- DATA EXCERPT -
==*==
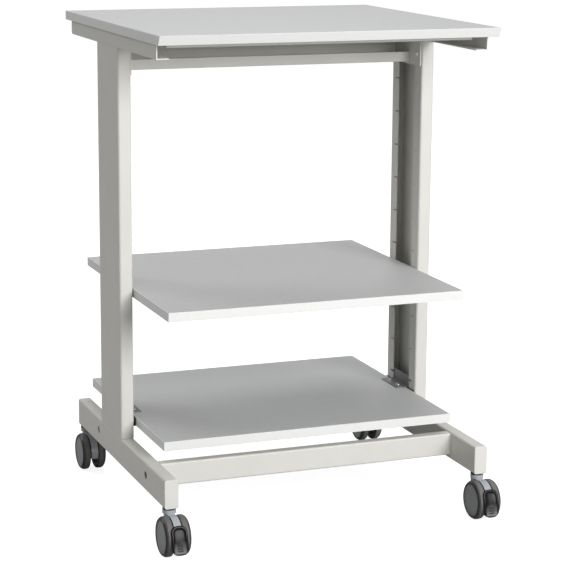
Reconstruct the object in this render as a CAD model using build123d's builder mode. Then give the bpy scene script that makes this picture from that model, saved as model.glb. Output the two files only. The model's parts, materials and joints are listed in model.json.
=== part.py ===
from build123d import *
from math import sqrt
import os

# Mobile printer stand, in millimetres. +X is the user's right, +Y the back, +Z up, and the floor is Z = 0.
# The origin is under the middle of the whole stand, between the front brake pedals and the tabletop's
# rear edge.

# Tabletop and shelves: laminated board with a plastic band glued round its edges
board = 16.0            # thickness of every board
band = 2.0              # edge band
stand_height = 856.0    # floor to the tabletop's upper face
top_width = 600.0
top_front = 270.0       # tabletop's front edge, ahead of the middle of the feet
top_rear = 306.0        # tabletop's rear edge, behind the middle of the feet
front_undercut = 9.0    # the front edge leans back this much from top to bottom
printer_shelf_front = 214.0
printer_shelf_rear = 288.0
printer_shelf_gap = 2.0     # each side, to the columns
paper_shelf_front = 178.0
paper_shelf_rear = 272.0
paper_shelf_gap = 4.5

# Steel frame
frame_set_in = 4.0      # columns' and feet's outer faces, from the tabletop's sides
steel = 2.0             # sheet and tube wall
foot_width = 24.0
foot_height = 50.0
foot_length = 540.0
foot_corner = 4.0
column_depth = 128.0
column_back = 111.0     # column's rear face, behind the middle of the feet
lip = 28.0              # width of the two lips turned in along the column's open side
bend = 4.0              # outside radius of the sheet's bends
end_plate = 4.0         # plate welded inside each end of a column
rail_height = 25.0
rail_front_gap = 38.0   # from the tabletop's front edge
rail_rear_gap = 20.0    # from its rear edge
rail_set_in = 2.0       # from the column's outer face
rail_corner = 6.0       # rounded lower rear corner
rail_screw_end = 60.0   # first screw from the rail's front end
rail_screw_rear = 45.0  # last screw from its rear end
rail_screw_side = 35.0  # middle screws from the column
stiffener_height = 8.0
stiffener_depth = 24.0
stiffener_set_back = 16.0
crossbar_height = 40.0
crossbar_depth = 20.0
crossbar_front = 172.0
crossbar_drop = 2.0     # from the foot's upper face
end_block = 5.0         # threaded plate welded inside each end of the crossbar
plug_seat = 0.8         # a plug lies this far under the foot's face
plug_flange = 1.0       # and holds on inside by this much all round
plug_back = 18.0        # plug from the column's rear face
vent_d = 4.0            # coating vent on top of each foot
vent_back = 27.0        # from the foot's rear end

# Slots for the shelves in the columns' lips
slot_pitch = 62.0
slot_height = 2.8
slot_length = 12.0
slot_up = 52.0          # lowest slot above the foot
slot_down = 35.0        # no slot nearer than this to the tray's floor
printer_slot = 3        # slot that each shelf hangs in, counted from the lowest
paper_slot = 0

# Shelf brackets
bracket = 2.0           # sheet
tongue = 19.0           # reach over or under the shelf
hook_offset = 15.0      # from the shelf's face to the slot
hook_half = 6.0         # half the height of the sheet behind the slots
hook_reach = 9.0        # into the slot, along the lip
hook_proud = 1.6        # past the lip's face
play = 0.3
screw_short = 3.0       # a board's screws end this far below its other face

# Cable tray
tray_depth = 62.5
tray_back = 16.0        # rear wall, from the columns' rear faces
tray_lip = 18.0
tray_wall = 40.0
tray_hang = 43.0        # floor, below the columns' tops
tray_plate_drop = 4.0   # end plates reach this far below the tray's floor
tray_screw_d = 4.0
tray_screw_front = 16.8     # from the column's front face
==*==
- AIM OF THE TASK -
Word for word, reproduce the listing above from its start up to and including the line that has "# rear edge.". Give only those lines.

- ANSWER IN FULL -
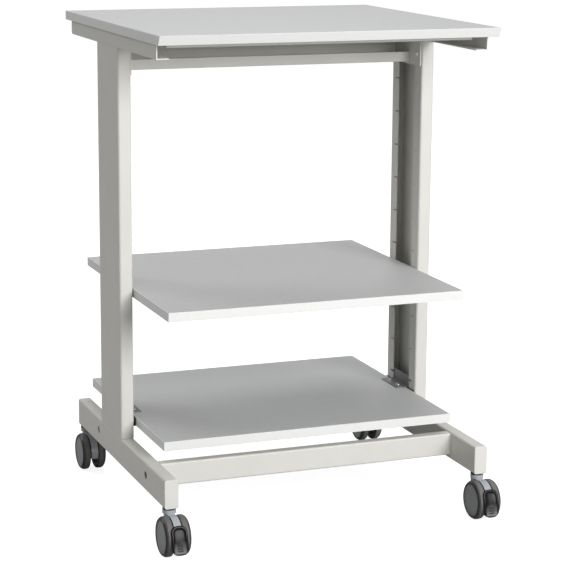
Reconstruct the object in this render as a CAD model using build123d's builder mode. Then give the bpy scene script that makes this picture from that model, saved as model.glb. Output the two files only. The model's parts, materials and joints are listed in model.json.
=== part.py ===
from build123d import *
from math import sqrt
import os

# Mobile printer stand, in millimetres. +X is the user's right, +Y the back, +Z up, and the floor is Z = 0.
# The origin is under the middle of the whole stand, between the front brake pedals and the tabletop's
# rear edge.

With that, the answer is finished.